Stated problem :: Repeat every line below exactly, word for word.

== Source material

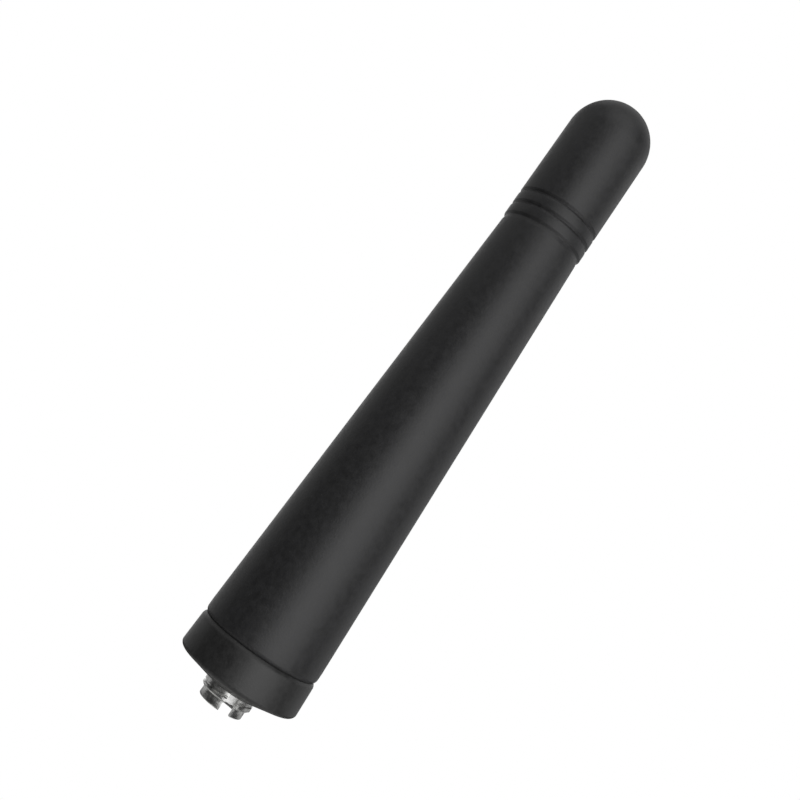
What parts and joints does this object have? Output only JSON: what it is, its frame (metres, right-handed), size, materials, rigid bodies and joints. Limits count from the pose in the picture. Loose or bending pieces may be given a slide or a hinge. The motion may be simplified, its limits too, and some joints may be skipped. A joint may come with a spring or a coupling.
{
  "type": "short handheld radio antenna",
  "caption": "Short tapered handheld radio antenna with a domed tip, a base collar and a threaded coaxial connector with a slotted nose.",
  "frame": {"origin": "on the axis, in the plane of the collar's seat, where the connector's thread leaves the plastic", "axes": "+Z along the axis from the connector to the domed tip; -Y is the side that faces the viewer in the picture, and the first slot lies 18 degrees from it towards +X"},
  "size_m": [0.0154, 0.0154, 0.0852],
  "materials": {
    "black_elastomer": "fine matte moulded",
    "black_plastic": "fine matte moulded",
    "nickel_plated_brass": "turned, nickel plated",
    "white_insulator": "turned, satin",
    "gold_plated_contact": "gold plated",
    "bare_brass": "turned",
    "copper_plated_wire": "drawn, copper plated",
    "natural_nylon": "moulded",
    "shrink_tube": "satin"
  },
  "bodies": {
    "root": {"sheath": "black_elastomer", "base_collar": "black_plastic", "connector_shell": "nickel_plated_brass", "connector_insulator": "white_insulator", "centre_contact": "gold_plated_contact", "feed_ferrule": "bare_brass", "helix_radiator": "copper_plated_wire", "coil_former": "natural_nylon", "coil_sleeve": "shrink_tube"}
  },
  "joints": []
}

====

Exercise output ::
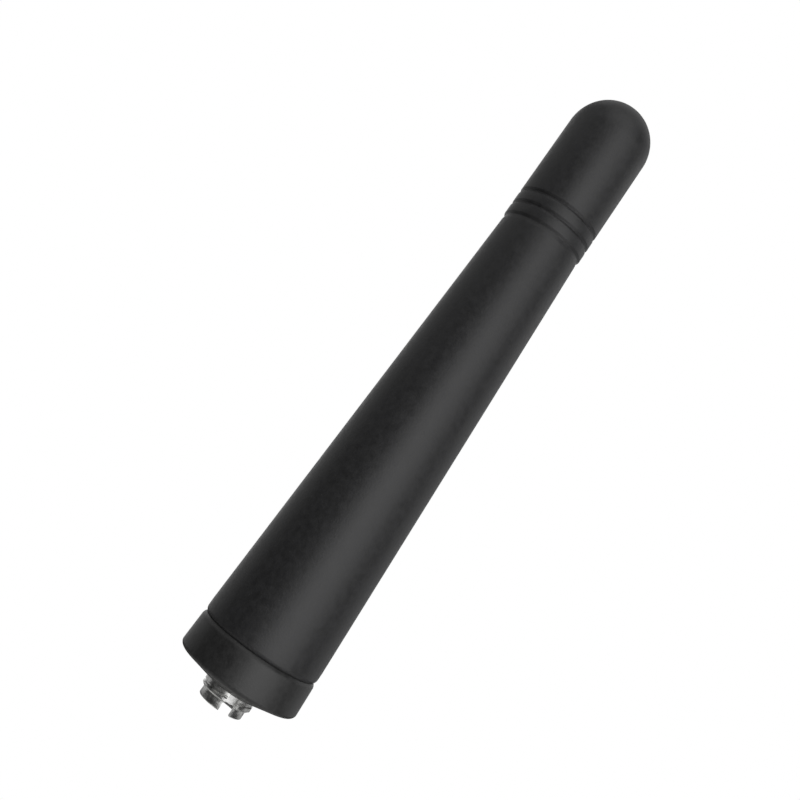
What parts and joints does this object have? Output only JSON: what it is, its frame (metres, right-handed), size, materials, rigid bodies and joints. Limits count from the pose in the picture. Loose or bending pieces may be given a slide or a hinge. The motion may be simplified, its limits too, and some joints may be skipped. A joint may come with a spring or a coupling.
{
  "type": "short handheld radio antenna",
  "caption": "Short tapered handheld radio antenna with a domed tip, a base collar and a threaded coaxial connector with a slotted nose.",
  "frame": {"origin": "on the axis, in the plane of the collar's seat, where the connector's thread leaves the plastic", "axes": "+Z along the axis from the connector to the domed tip; -Y is the side that faces the viewer in the picture, and the first slot lies 18 degrees from it towards +X"},
  "size_m": [0.0154, 0.0154, 0.0852],
  "materials": {
    "black_elastomer": "fine matte moulded",
    "black_plastic": "fine matte moulded",
    "nickel_plated_brass": "turned, nickel plated",
    "white_insulator": "turned, satin",
    "gold_plated_contact": "gold plated",
    "bare_brass": "turned",
    "copper_plated_wire": "drawn, copper plated",
    "natural_nylon": "moulded",
    "shrink_tube": "satin"
  },
  "bodies": {
    "root": {"sheath": "black_elastomer", "base_collar": "black_plastic", "connector_shell": "nickel_plated_brass", "connector_insulator": "white_insulator", "centre_contact": "gold_plated_contact", "feed_ferrule": "bare_brass", "helix_radiator": "copper_plated_wire", "coil_former": "natural_nylon", "coil_sleeve": "shrink_tube"}
  },
  "joints": []
}